My last screening in this lot was in a girl’s college in Karkala. When we were packing up a after the screening, I was approached by a confidant young teenager named Hemalatha, who had earlier vigorously swept the hall almost single handedly to facilitate the screening. She had with her a note book and a pen. and She recalled an interview that I had given to the local All India Radio station some months back, had liked it and now wanted my autograph!

For a second I did not know how to react. But soon, I gathered myself and scribbled something in Kannada. She thanked me for giving her the opportunity to see ‘such a nice’ film and without wasting a second, she then disappeared into the corridors of her college.

That was how my first road show ended – on a note of acceptance.

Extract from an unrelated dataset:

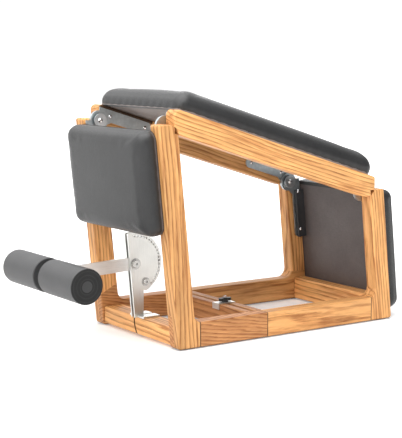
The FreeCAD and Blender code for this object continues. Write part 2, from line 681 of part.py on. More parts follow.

That brings me back to the point - films like SUDDHA, which are slightly different from the mainstream cinema, does have an audience. We just do not have a financially self sufficient exhibition system to take these films to those to need to see it. To use business parlance, there could be the existence of many kinds of soaps in the market, and each of these soaps would be targeted to specific but different set of users. The marketing system of the soap distribution would allow such a co-existence. Not so in films.

The screenings of SUDDHA in coastal Karnataka cannot boast itself of being self sufficient in nature – in the sense that the screening costs are barely covered, leave alone the thought of generating some funding for your second film. But I do have the satisfaction of finding and creating an audience for my film through the large screen – something that was not available to me earlier. It was the least I could do, after having made the film!

In India, such road screenings are not entirely new. Historically, the state of Kerala in South India has been active in this regard. But the issue that is now scratching me is - can this ever be converted into a financially viable proposition?